A ampliação da presença da agricultura familiar na merenda dos estudantes encontra, como principais dificuldades, “a burocracia dos processos de compras, o número insuficiente de manipuladoras [merendeiras] e a falta de conscientização sobre a importância de uma alimentação saudável por parte de muitas famílias de estudantes, que preferem levar lanchinhos para escola, principalmente alimentos industrializados, ultraprocessados, ao invés de comer da merenda da escola”, aponta.
“A escola tem um papel importantíssimo na formação de hábitos mais saudáveis. Deve incentivar, ensinar (educação nutricional) e promover o consumo de alimentos mais saudáveis”, defende a nutricionista.
Liberdade e criatividade
Instrutora do Senar responsável pela formação em São Gabriel e Águia Branca, a economista doméstica e mestre em Ciência e Tecnologia de Alimentos, Jozyellen Nunes da Costa, acredita que um diferencial importante nessa formação de merendeiras foi a realização, antes da formação em si, de um workshop envolvendo diretores de escolas, membros da Secretaria de Educação e do Conselho de Alimentar Escolar (Caes). “Depois faz o trabalho com a nutricionista e as merendeiras”, explica.
Sindicatos rurais
O município que queira fazer a formação com suas merendeiras, orienta Josyellen, deve entrar em contato com o sindicato patronal rural – são mais de 50 sindicatos no Estado, congregados na Federação da Agricultura do Espírito Santo (Faes) – para que ele demande o curso ao Senar.
Respeito às sazonalidades
Na Vila Valério de Marijane, essa formação das merendeiras ainda não chegou, mas outras transformações pretéritas, já implementadas, principalmente nos últimos três anos, no diálogo entre as equipes escolares e os agricultores, ainda surtem bons resultados. Um ponto importante, destaca, é o planejamento semanal dos cardápios.
“Antes mandava o cronograma do mês todo. Mas às vezes mudava, a vagem não dava a quantidade esperada naquela semana. Agora mudou, toda sexta-feira a gente envia a lista do que vai ter na semana seguinte e a nutricionista faz o cardápio a partir do que realmente vai ter, os itens e a quantidade de cada um”, explica. “Milho, por exemplo, sempre ela pede 250 kg, mas semana que vem vai ser 130kg e mais brócolis, que não vai ter mais na outra semana. Então ela planeja as refeições em cima da realidade”, relata.
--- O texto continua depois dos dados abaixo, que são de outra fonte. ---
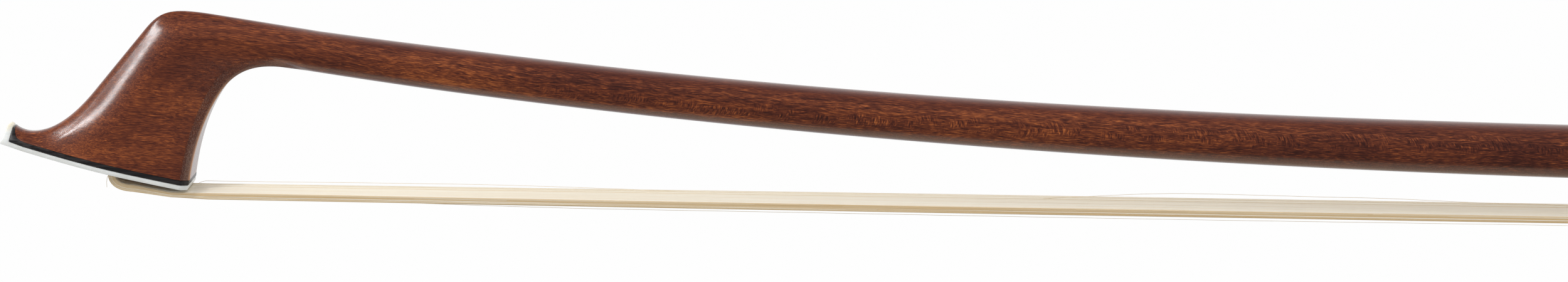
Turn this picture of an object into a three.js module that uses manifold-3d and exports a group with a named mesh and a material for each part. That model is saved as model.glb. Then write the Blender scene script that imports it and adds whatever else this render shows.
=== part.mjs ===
// A cello bow: a round stick with a carved head, a hank of hair, and a frog that a screw draws.
// Millimetres. +X runs from the head to the button, +Z is up, and the hair faces down.
// The ferrule's front edge stands at Z = 0 and the hair runs level above it.
import * as THREE from 'three';
import { mergeVertices } from 'three/addons/utils/BufferGeometryUtils.js';
import Module from 'manifold-3d';

const wasm = await Module();
wasm.setup();

// Driving dimensions of the whole bow
const overallLength = 714;
const frogDepth = 24.9; // from the handle's axis down to the frog's base
const hairWidthAtHead = 8.4;
const hairWidthAtFrog = 12.2;
const hairThickness = 1.1;

// Clearances between pieces
const workingGap = 0.3; // between pieces that slide, turn or are pushed together
const glueLine = 0.1; // between laminated layers
const overrun = 1; // how far a cutter runs past the face it opens

// Stick
const stickHeadDiameter = 6.2;
const stickHandleDiameter = 8.7;
const taperPower = 2.1;
const handleAcrossFlats = 8.8;
const octagonBlendLength = 13;
const camberLowHeight = 10.5; // axis above the ferrule's base where the stick comes nearest the hair
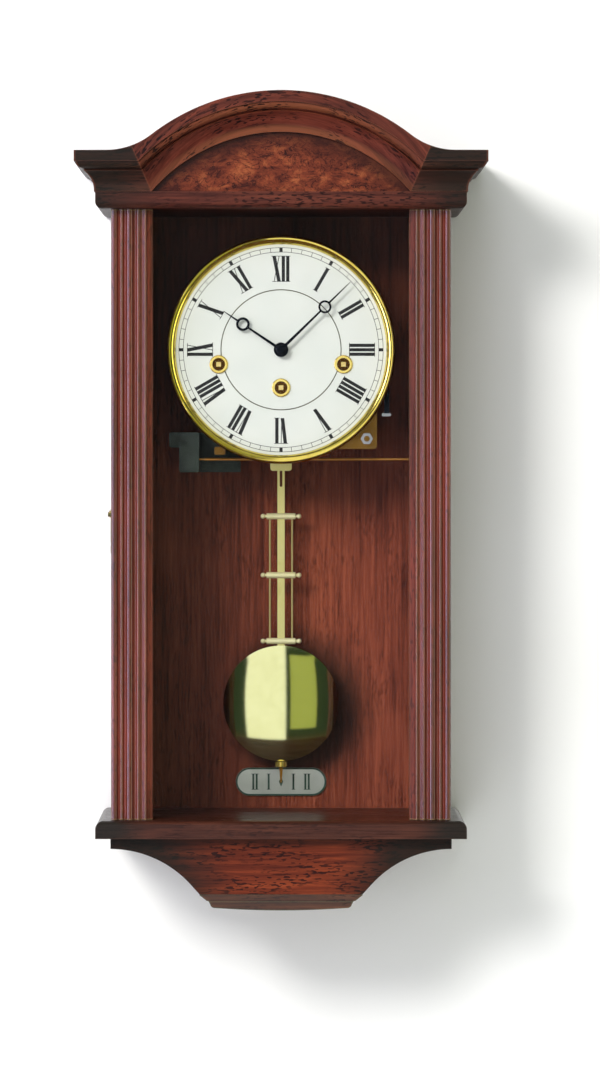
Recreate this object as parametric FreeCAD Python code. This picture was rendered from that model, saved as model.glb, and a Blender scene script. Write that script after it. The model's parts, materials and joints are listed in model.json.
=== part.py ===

A relação entre as agricultoras e a merendeiras também melhorou muito. “Nas escolas que a gente mesmo entrega, a diretora direciona uma merendeira para receber os produtos, verificar o peso, a qualidade. Uma escola questionou as pintinhas pretas da alface, que dão quando chove muito, então nós trocamos. Cebolinha foi demais, a gente orientou a picar e congelar, para usar a semana inteira”, descreve.
O contrato do PNAE para o próximo ano está próximo de ser negociado. Geralmente acontece em novembro. Neles, é fundamental prever as sazonalidades das culturas. “A gente garante 500 kg de laranja por mês de março a junho. O abacate, que a gente imaginava ter só entre março e junho, agora já sabe que tem até agosto”, exemplifica.
Políticas públicas
“Se a agricultura não tiver essa relação com o poder público, com as nutricionistas, as merendeiras…não vai pra frente, vai emperrando”, ressalta Marijane, lembrando o peso do PNAE no fortalecimento da agricultura familiar. No Espírito Santo, chegou no início dos anos 2000, quando também florescia o Programa de Aquisição de Alimentos (PAA). “Foi aquele salto! Fortaleceu e fortalece muito, porque o agricultor se anima em plantar sabendo que tem mercado garantido”.
O resultado pode ser visto até nas paisagens. “Antes só via café, café, café. Agora, em vários lugares, já tem uma diversidade. O PAA fez a cabeça de muita gente mudar”, constata. Mesmo quando a horticultura ainda não predomina, os cafezais já começam a ser mais diversificados, com um pouco de pimenta-do-reino e de banana…e a pequena horta de subsistência, em algum momento volta para o quintal. “Muda a vida da família também, que passa a comer melhor”.